>> Begin DATA TO PROCESS

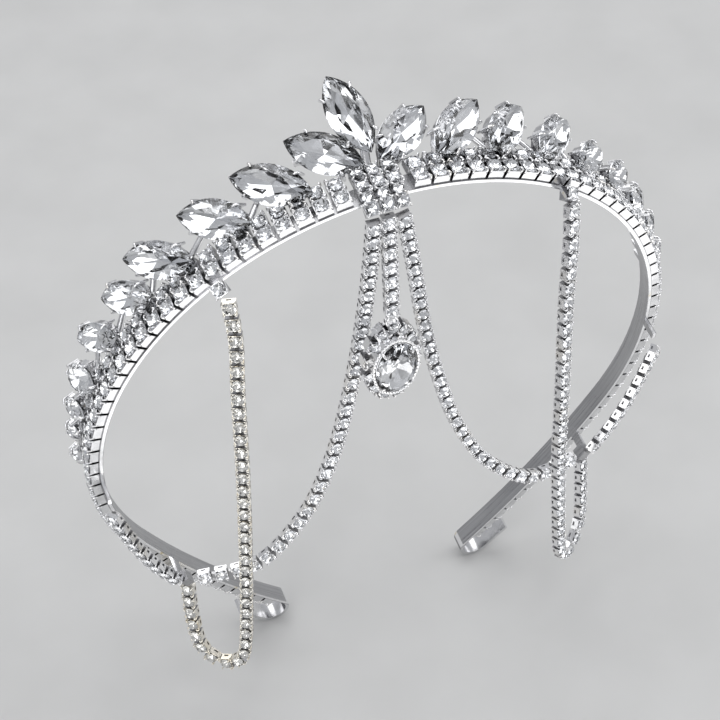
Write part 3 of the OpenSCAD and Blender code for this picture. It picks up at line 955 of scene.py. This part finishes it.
def drop(rng):
    """Halo of stones in cups round a raised collar, with the oval stone and the ring."""
    frame_faces = Faces()
    place = moved(*DROP_MIDDLE) @ turned("z", DROP_TURN)
    place = place @ turned("x", math.pi / 2) @ turned("z", -DROP_LEAN)
    back = plate(oval(HALO_AXES, HALO_PLATE_MARGIN), DROP_BACK, HALO_PLATE_TOP)
    frame_faces.add(back, place)
    for i in range(HALO_COUNT):
        frame_faces.add(halo_stone(i, rng), place)
    collar = wall(oval(COLLAR), oval(COLLAR, -COLLAR_WALL), COLLAR_FOOT, COLLAR_TOP)
    frame_faces.add(collar, place)
    for x, y in oval(COLLAR, -BEAD_INSET, BEAD_COUNT):
        frame_faces.add(placed(bead(), moved(x, y, BEAD_HEIGHT)), place)
    at, length, width, lift, depth = stone_frame("drop_stone")
    frame_faces.add(claws(length, width, DROP_CLAW_REACH), at)
    frame_faces.add(ring(), moved(*STRAND, DROP_RING_HEIGHT) @ turned("x", math.pi / 2))
    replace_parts(frame_faces.piece("drop_frame", "drop", USUAL, "metal"), "drop_setting")
    stone = Faces()
    stone.add(cut_stone(length, width, lift, depth), at)
    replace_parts(stone.piece("cut_drop_stone", "drop", USUAL, "crystal"), "drop_stone")


# Light, floor and camera


def area_light(name, place, size, radiance, target=LIGHT_TARGET):
    """Soft light of an even brightness, turned to its target."""
    data = bpy.data.lights.new(name, "AREA")
    data.shape = "RECTANGLE"
    data.size, data.size_y = (s * MM for s in size)
    data.energy = radiance * math.pi * data.size * data.size_y
    lamp = bpy.data.objects.new(name, data)
    bpy.context.scene.collection.objects.link(lamp)
    lamp.location = [p * MM for p in place]
    way = lamp.location - type(lamp.location)([t * MM for t in target])
    lamp.rotation_euler = way.to_track_quat("Z", "Y").to_euler()
    lamp.visible_camera = False


def studio():
    world = bpy.data.worlds.new("studio")
    world.use_nodes = True
    background = world.node_tree.nodes["Background"]
    fill(world.node_tree, background, {"Color": (0.95, 0.965, 1.0), "Strength": 0.5})
    bpy.context.scene.world = world
    bpy.context.scene.view_settings.view_transform = "Standard"
    area_light("overhead", place=(40, 60, 650), size=(860, 680), radiance=1.45)
    area_light("key", place=(-560, -480, 380), size=(420, 520), radiance=2.5)
    area_light("side", place=(620, -120, 240), size=(420, 460), radiance=1.9)
    area_light("rear", place=(60, 720, 380), size=(900, 300), radiance=1.4)
    # The card lies on the floor in front, and the faces that look to the front mirror it
    lying = (*CARD_MIDDLE, FLOOR_HEIGHT + CARD_RISE)
    area_light("front_card", lying, size=(620, 250), radiance=0.95, target=(*CARD_MIDDLE, 0))


def floor():
    m, tree, shader, space = nodes_of("pale_floor")
    grain = mottle(tree, space["Object"], 35, 0, 1)
    colour = blend(tree, grain, (0.53, 0.53, 0.525), (0.57, 0.57, 0.565))
    fill(tree, shader, {"Base Color": colour, "Roughness": 0.6})
    mesh = bpy.data.meshes.new("floor")
    corners = [(x, y, FLOOR_HEIGHT * MM) for x, y in square(FLOOR_HALF * MM)]
    mesh.from_pydata(corners, [], [(0, 1, 2, 3)])
    mesh.materials.append(m)
    plane = bpy.data.objects.new("floor", mesh)
    bpy.context.scene.collection.objects.link(plane)


def camera():
    data = bpy.data.cameras.new("camera")
    data.lens = CAMERA_LENS
    data.sensor_width = CAMERA_SENSOR
    data.clip_start, data.clip_end = 0.01, 20
    obj = bpy.data.objects.new("camera", data)
    bpy.context.scene.collection.objects.link(obj)
    forward, up = np.array(CAMERA_FORWARD), np.array(CAMERA_UP)
    forward /= np.linalg.norm(forward)
    right = np.cross(forward, up)
    right /= np.linalg.norm(right)
    m = axes(right, np.cross(right, forward), -forward, np.array(CAMERA_PLACE) * MM)
    obj.matrix_world = [list(r) for r in m.T]
    bpy.context.scene.camera = obj


def main():
    rng = np.random.default_rng(SEED)
    for node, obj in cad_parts.items():
        obj.data.materials.clear()
        obj.data.materials.append(BAND_FINISH if node == "band" else METAL_FINISH)
    stones = [n for n in sorted(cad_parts) if "_stone" in n and n != "drop_stone"]
    stone_claws([large_stone(n) for n in stones])
    row("front_row_stones", FRONT_ROW_OFFSET, 0, FRONT_ROW_COUNT, rng)
    row("back_row_stones", BACK_ROW_OFFSET, BACK_ROW_DROP, BACK_ROW_COUNT, rng)
    block_stones(rng)
    chain("left_swag_chain", "left_swag", USUAL, rng)
    chain("right_swag_chain", "right_swag", USUAL, rng)
    chain("left_side_chain", "left_side_strand", CHAMPAGNE, rng)
    chain("right_side_chain", "right_side_strand", USUAL, rng)
    chain("centre_chain", "centre_strand", USUAL, rng)
    drop(rng)
    studio()
    floor()
    camera()


main()
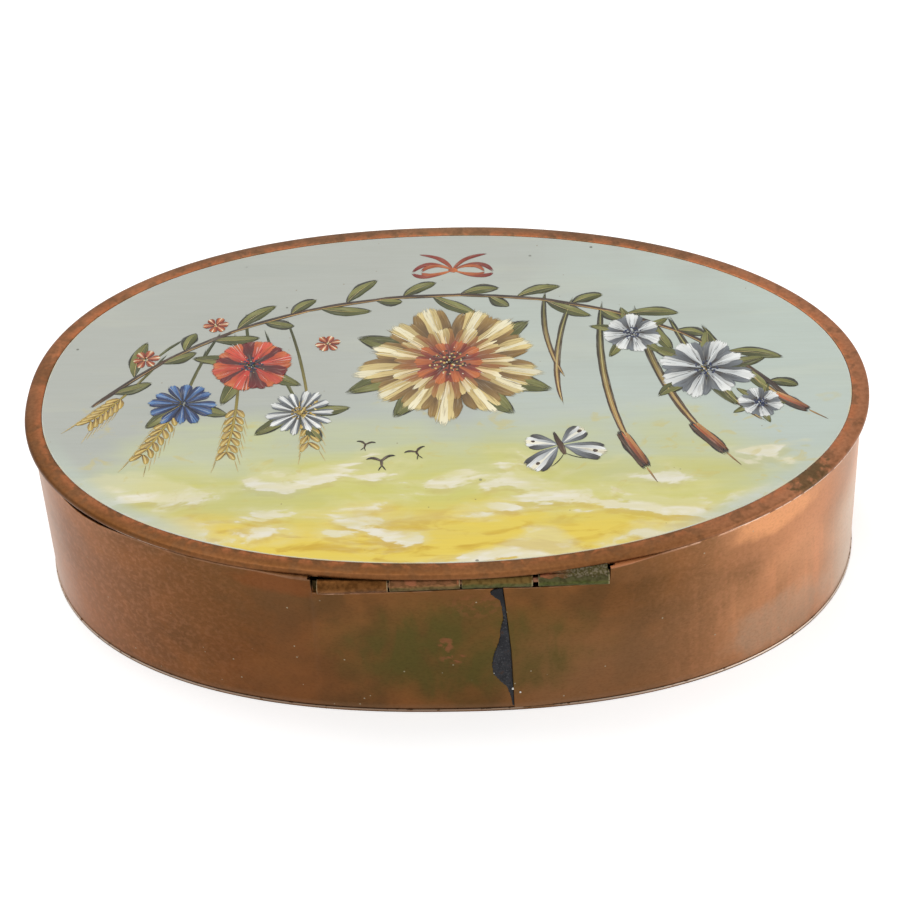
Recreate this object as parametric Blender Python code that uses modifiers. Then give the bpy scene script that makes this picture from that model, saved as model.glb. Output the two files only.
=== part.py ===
"""Oval trinket box in hand-worked copper sheet, with a painted lid on a tube hinge.

The frame is +Z up, with X along the length of the oval, the front at -Y and the hinge at +Y.
The origin is on the surface that the box stands on, under the middle of the lid.
All lengths are in metres.
"""

import math

import bmesh
import bpy
from mathutils import Euler, Matrix, Vector

# Lid: flat sheet with a raised border, rounded at its edge, round a sunk field of paint.
# An oval's squareness is given for its +X half and for its -X half: 0 is an ellipse.
LID_LENGTH = 0.200
LID_WIDTH = 0.130
LID_SQUARENESS_shares = (0.21, 0.05)
LID_EDGE_THICKNESS = 0.0014
LID_EDGE_ROUND = 0.0005
BORDER_WIDTH = 0.0041
BORDER_LIP = 0.0002
FIELD_DEPTH = 0.00065
PAINT_THICKNESS = 0.00025
PAINT_EDGE_BREAK = 0.00008

# Body: a strip bent to an oval with its ends lapped at the back, over a flat base.
# The oval at its top edge is slimmer than the one at its foot, but drawn out straight beside the hinge.
BOX_HEIGHT = 0.043
BASE_SQUARENESS_shares = (0.30, 0.30)
TOP_SQUARENESS_shares = (0.25, 0.08)
HINGE_FLAT_RISE = 0.0011
HINGE_FLAT_START = 0.012
HINGE_FLAT_END = 0.062
END_OVERHANG = 0.0018
FRONT_OVERHANG = 0.0018
WALL_THICKNESS = 0.0010
EDGE_BREAK = 0.00012
BASE_THICKNESS = 0.0008
BASE_OVERHANG = 0.0003
BASE_SOLDER_LEG = 0.0020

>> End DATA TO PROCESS

* **TASK BRIEF**
Please repeat the material above, word for word and in full.

* **RESPONSE**
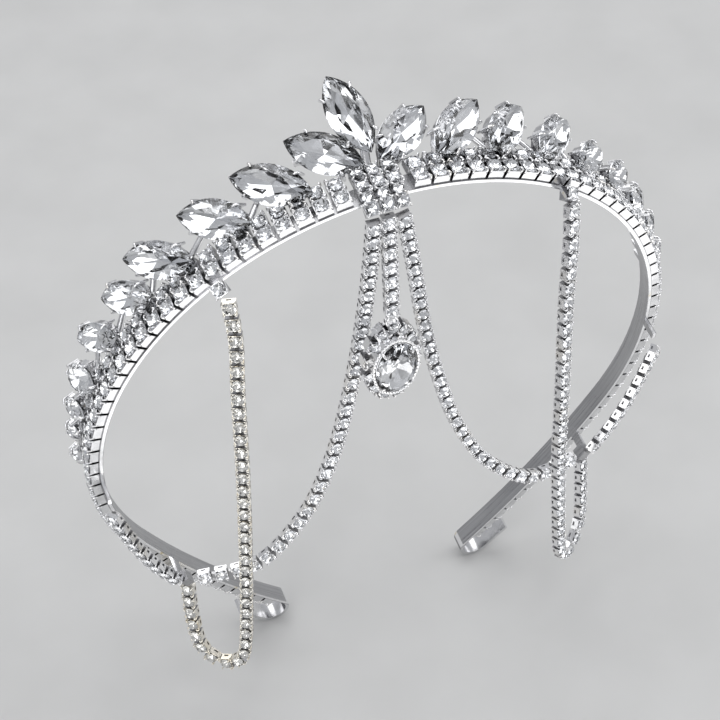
Write part 3 of the OpenSCAD and Blender code for this picture. It picks up at line 955 of scene.py. This part finishes it.
def drop(rng):
    """Halo of stones in cups round a raised collar, with the oval stone and the ring."""
    frame_faces = Faces()
    place = moved(*DROP_MIDDLE) @ turned("z", DROP_TURN)
    place = place @ turned("x", math.pi / 2) @ turned("z", -DROP_LEAN)
    back = plate(oval(HALO_AXES, HALO_PLATE_MARGIN), DROP_BACK, HALO_PLATE_TOP)
    frame_faces.add(back, place)
    for i in range(HALO_COUNT):
        frame_faces.add(halo_stone(i, rng), place)
    collar = wall(oval(COLLAR), oval(COLLAR, -COLLAR_WALL), COLLAR_FOOT, COLLAR_TOP)
    frame_faces.add(collar, place)
    for x, y in oval(COLLAR, -BEAD_INSET, BEAD_COUNT):
        frame_faces.add(placed(bead(), moved(x, y, BEAD_HEIGHT)), place)
    at, length, width, lift, depth = stone_frame("drop_stone")
    frame_faces.add(claws(length, width, DROP_CLAW_REACH), at)
    frame_faces.add(ring(), moved(*STRAND, DROP_RING_HEIGHT) @ turned("x", math.pi / 2))
    replace_parts(frame_faces.piece("drop_frame", "drop", USUAL, "metal"), "drop_setting")
    stone = Faces()
    stone.add(cut_stone(length, width, lift, depth), at)
    replace_parts(stone.piece("cut_drop_stone", "drop", USUAL, "crystal"), "drop_stone")


# Light, floor and camera


def area_light(name, place, size, radiance, target=LIGHT_TARGET):
    """Soft light of an even brightness, turned to its target."""
    data = bpy.data.lights.new(name, "AREA")
    data.shape = "RECTANGLE"
    data.size, data.size_y = (s * MM for s in size)
    data.energy = radiance * math.pi * data.size * data.size_y
    lamp = bpy.data.objects.new(name, data)
    bpy.context.scene.collection.objects.link(lamp)
    lamp.location = [p * MM for p in place]
    way = lamp.location - type(lamp.location)([t * MM for t in target])
    lamp.rotation_euler = way.to_track_quat("Z", "Y").to_euler()
    lamp.visible_camera = False


def studio():
    world = bpy.data.worlds.new("studio")
    world.use_nodes = True
    background = world.node_tree.nodes["Background"]
    fill(world.node_tree, background, {"Color": (0.95, 0.965, 1.0), "Strength": 0.5})
    bpy.context.scene.world = world
    bpy.context.scene.view_settings.view_transform = "Standard"
    area_light("overhead", place=(40, 60, 650), size=(860, 680), radiance=1.45)
    area_light("key", place=(-560, -480, 380), size=(420, 520), radiance=2.5)
    area_light("side", place=(620, -120, 240), size=(420, 460), radiance=1.9)
    area_light("rear", place=(60, 720, 380), size=(900, 300), radiance=1.4)
    # The card lies on the floor in front, and the faces that look to the front mirror it
    lying = (*CARD_MIDDLE, FLOOR_HEIGHT + CARD_RISE)
    area_light("front_card", lying, size=(620, 250), radiance=0.95, target=(*CARD_MIDDLE, 0))


def floor():
    m, tree, shader, space = nodes_of("pale_floor")
    grain = mottle(tree, space["Object"], 35, 0, 1)
    colour = blend(tree, grain, (0.53, 0.53, 0.525), (0.57, 0.57, 0.565))
    fill(tree, shader, {"Base Color": colour, "Roughness": 0.6})
    mesh = bpy.data.meshes.new("floor")
    corners = [(x, y, FLOOR_HEIGHT * MM) for x, y in square(FLOOR_HALF * MM)]
    mesh.from_pydata(corners, [], [(0, 1, 2, 3)])
    mesh.materials.append(m)
    plane = bpy.data.objects.new("floor", mesh)
    bpy.context.scene.collection.objects.link(plane)


def camera():
    data = bpy.data.cameras.new("camera")
    data.lens = CAMERA_LENS
    data.sensor_width = CAMERA_SENSOR
    data.clip_start, data.clip_end = 0.01, 20
    obj = bpy.data.objects.new("camera", data)
    bpy.context.scene.collection.objects.link(obj)
    forward, up = np.array(CAMERA_FORWARD), np.array(CAMERA_UP)
    forward /= np.linalg.norm(forward)
    right = np.cross(forward, up)
    right /= np.linalg.norm(right)
    m = axes(right, np.cross(right, forward), -forward, np.array(CAMERA_PLACE) * MM)
    obj.matrix_world = [list(r) for r in m.T]
    bpy.context.scene.camera = obj


def main():
    rng = np.random.default_rng(SEED)
    for node, obj in cad_parts.items():
        obj.data.materials.clear()
        obj.data.materials.append(BAND_FINISH if node == "band" else METAL_FINISH)
    stones = [n for n in sorted(cad_parts) if "_stone" in n and n != "drop_stone"]
    stone_claws([large_stone(n) for n in stones])
    row("front_row_stones", FRONT_ROW_OFFSET, 0, FRONT_ROW_COUNT, rng)
    row("back_row_stones", BACK_ROW_OFFSET, BACK_ROW_DROP, BACK_ROW_COUNT, rng)
    block_stones(rng)
    chain("left_swag_chain", "left_swag", USUAL, rng)
    chain("right_swag_chain", "right_swag", USUAL, rng)
    chain("left_side_chain", "left_side_strand", CHAMPAGNE, rng)
    chain("right_side_chain", "right_side_strand", USUAL, rng)
    chain("centre_chain", "centre_strand", USUAL, rng)
    drop(rng)
    studio()
    floor()
    camera()


main()
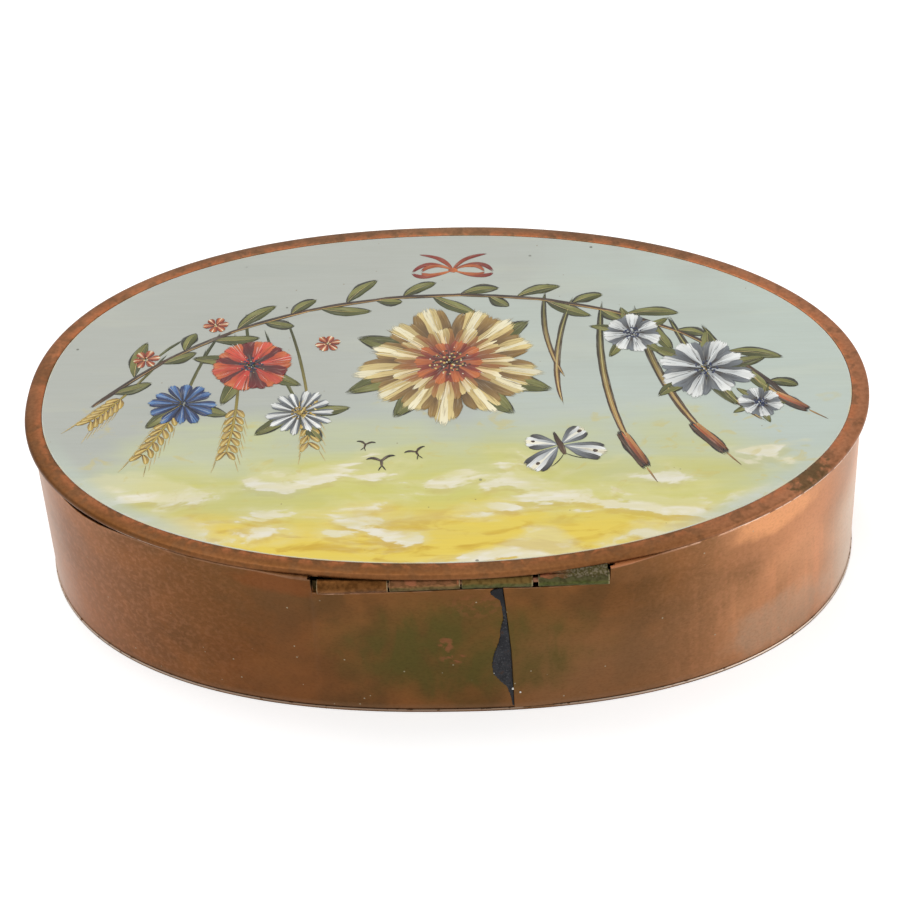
Recreate this object as parametric Blender Python code that uses modifiers. Then give the bpy scene script that makes this picture from that model, saved as model.glb. Output the two files only.
=== part.py ===
"""Oval trinket box in hand-worked copper sheet, with a painted lid on a tube hinge.

The frame is +Z up, with X along the length of the oval, the front at -Y and the hinge at +Y.
The origin is on the surface that the box stands on, under the middle of the lid.
All lengths are in metres.
"""

import math

import bmesh
import bpy
from mathutils import Euler, Matrix, Vector

# Lid: flat sheet with a raised border, rounded at its edge, round a sunk field of paint.
# An oval's squareness is given for its +X half and for its -X half: 0 is an ellipse.
LID_LENGTH = 0.200
LID_WIDTH = 0.130
LID_SQUARENESS_shares = (0.21, 0.05)
LID_EDGE_THICKNESS = 0.0014
LID_EDGE_ROUND = 0.0005
BORDER_WIDTH = 0.0041
BORDER_LIP = 0.0002
FIELD_DEPTH = 0.00065
PAINT_THICKNESS = 0.00025
PAINT_EDGE_BREAK = 0.00008

# Body: a strip bent to an oval with its ends lapped at the back, over a flat base.
# The oval at its top edge is slimmer than the one at its foot, but drawn out straight beside the hinge.
BOX_HEIGHT = 0.043
BASE_SQUARENESS_shares = (0.30, 0.30)
TOP_SQUARENESS_shares = (0.25, 0.08)
HINGE_FLAT_RISE = 0.0011
HINGE_FLAT_START = 0.012
HINGE_FLAT_END = 0.062
END_OVERHANG = 0.0018
FRONT_OVERHANG = 0.0018
WALL_THICKNESS = 0.0010
EDGE_BREAK = 0.00012
BASE_THICKNESS = 0.0008
BASE_OVERHANG = 0.0003
BASE_SOLDER_LEG = 0.0020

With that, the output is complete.